A Runyonesque character who never forgot that the essence of politics is people, Hippo had a heart as big as himself. He liked everybody, and everybody liked him. He had a great laugh, and he laughed often — a high-pitched, almost childishly giddy, “Hee-hee-hee-hee!” As much as he enjoyed the game, Hippo took politics seriously. He had a great mind for it, not just for numbers and analysis, but also for people.

He was famous — or infamous — for sidling up to several candidates at once, and for changing teams suddenly. In the 1987 governor’s race, he harangued his friend Bill Schultz, who was then a neophyte political consultant, all the way from New Orleans to Alexandria one day about how urgent it was for Schultz to sign on as then-Congressman Billy Tauzin’s New Orleans campaign manager. After a day of nagging by Hippo, who was supporting Tauzin, Schultz acquiesced. “Call him right now and sign on,” Hippo told Schultz, elated that Schultz complied. Less than hour later, then-Gov. Edwin Edwards announced he would seek re-election. Hippo immediately turned to Schultz and said, “Your man can’t win.”

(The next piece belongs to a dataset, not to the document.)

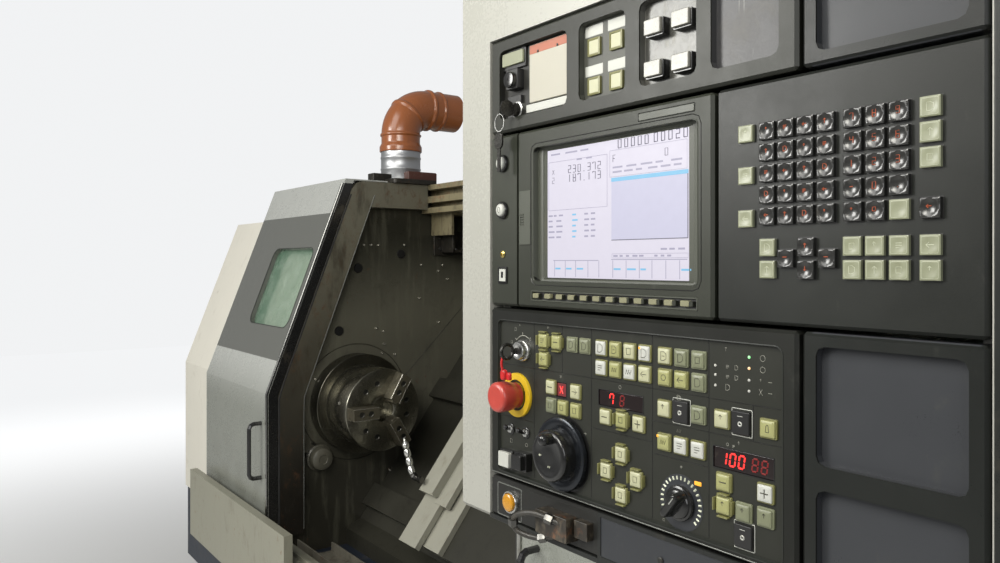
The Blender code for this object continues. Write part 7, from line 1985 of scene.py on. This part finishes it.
    def strip(self) -> None:
        """The strip at the left: rims of the round buttons, a brass screw and the white square switch."""
        u = 0.157 * DISPLAY / 2
        rims = [disc(u, z, mm(11.2, -0.2, 11.2, 3, 10.4, 4.2, 9.2, 4.2, 8.8, 1), 40)
            for z in (1.7271, 1.6669)]
        rims.append(hoop(0.0195, 0.0385, 1.572, 1.594, mm(0, -0.2, 0.4, 1.8, 1.8, 2, 2.4, -0.2), 0.001))
        rims.append(boss(0.029, 1.5836, 0.005, 0.0085, 0.0021, 0.0024, 0.0006))
        Grade.GLOSS_BLACK.part("strip_rims", joined(rims))
        Grade.WHITE.part("strip_switch", boss(0.029, 1.583, 0.013, 0.016, -0.0002, 0.0022, 0.0008), 50)
        screw = disc(0.0286, 1.61, mm(4.8, -0.2, 4.8, 1.2, 3.6, 2.4, 2, 2.6, 1.6, 1), 24)
        Grade.BRASS.part("strip_screw", screw)
        for name, z in (("power_on_button", 1.7271), ("power_off_button", 1.6669)):
            cap = disc(u, z, mm(8.2, -3, 8.2, 4.6, 7.8, 6, 6.6, 7, 4, 7.4, 1, 7.5), 40)
            made = Grade.WHITE.part(f"{name}_cap", cap, body=name)
            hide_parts(name)
            mark = [line([(u, z - 0.0028), (u, z + 0.0028)], 0.0007,
                0.00745)] if name == "power_on_button" else [swept([face(u + 0.0026 * math.cos(a),
                z + 0.0034 * math.sin(a), 0.00738) for a in np.linspace(0, 2 * math.pi, 17)], 0.0004, 4)]
            Grade.INK.part(f"{name}_mark", joined(mark), 60, body=name)

    def build(self) -> None:
        """Dress the module and add the picture, bezel and strip."""
        dress("display_module", PanelPaint(((0.09, 0.348, 1.576, 1.741, (0.01, 0.01, 0.01)),),
            (0.022, 0.024, 0.018), 0.36).build("display_paint"))
        dress("screen", Paint((0.02, 0.02, 0.022), 0.12, dirt=0.1, coat=0.5).build("bezel_glass"))
        for part in (self.picture, self.bezel, self.strip):
            part()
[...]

He got the nickname “Hippo” as a boy — from his mother. “She used to see me sitting on the front porch swing eating ice cream every day after school, and she told me, ‘You better stop eating like that or you’ll be as fat as a hippo,’” he once told me. “I kept eating, and the name stuck — hee-hee-hee-hee!

Not everyone understood that he liked the moniker. The first time the late Iris Kelso mentioned Hippo in one of her Times-Picayune columns, she assumed the nickname was a derisive twist of his real name. She thus referred to him, intending to be respectful, as Hippolite Katz. We all laughed out loud at that one.

During Hippo’s tenure as an assistant to Dutch Morial, the mayor sent him to present a welcome certificate to a convention of Overeaters Anonymous. Hippo returned with a big smile on his face. “I was the skinniest guy in the room,” he beamed.

Back in the 1980s, when I was between marriages, I hosted a bourré game at my house every Sunday night. The players came from all sides of the political spectrum, and Hippo could always be counted on to give us the “administration line” from the Morial camp. In fact, spreading rumors for Dutch was pretty much Hippo’s job description. Near the end of Dutch’s tenure, Hippo confirmed a story for me that the mayor didn’t like — and the mayor fired him. On his pink slip, Dutch wrote, “Loose lips.” Hippo was furious. He told Dutch that if he didn’t take that off the pink slip he would tell me everything he knew. Dutch relented — and to this day Hippo remains the only guy I ever knew who made Dutch Morial back down.

Speaking of bourré, Hippo was an amazing card player. He and his wife Judy were both bridge masters, and they traveled far and wide competing in tournaments. Many times during the bourré games at my house, Hippo would announce the results of the hand after only two of the five tricks had been played. “Split pot,” he would say matter-of-factly. Or, “split and a boo.” One night, after this had gone on for quite some time, a player with the nickname “Hard Times” groused, “Hippo, do you mind if the rest of us play the damn cards before you tell us what happened?” Hippo responded only with his gleeful laugh.

My favorite Hippo bourré story was the time he announced that he would not be attending the following week because it was his 20th wedding anniversary. We understood, and invited a substitute to fill out the table. Imagine our surprise when Hippo strolled in halfway through the evening a week later. There was no room for him at the table, but that was OK with Hippo — he just stood and watched, playing vicariously. “Hippo,” Hard Times said, “didn’t you tell us last week that you couldn’t be here cuz of your anniversary?” “Yeah,” Hippo replied. “I took Judy out to dinner … but she’s home now.” After a pregnant pause, Hard Times couldn’t contain himself, and he blurted out, “You’re a real romantic sumbitch, ain’t you?” Nobody laughed louder than Hippo.

In recent months, Hippo’s name was mentioned in the budding Jefferson Parish insurance scandal, but he swore he was not implicated in any wrongdoing. I believed him, because I never knew Hippo to be greedy or corrupt. I imagine him now playing bourré with another rotund friend of his, the late Jefferson Parish Sheriff Harry Lee, trading favorite political stories — and hedging his political bets.

So long, Hippo. You finally got a position.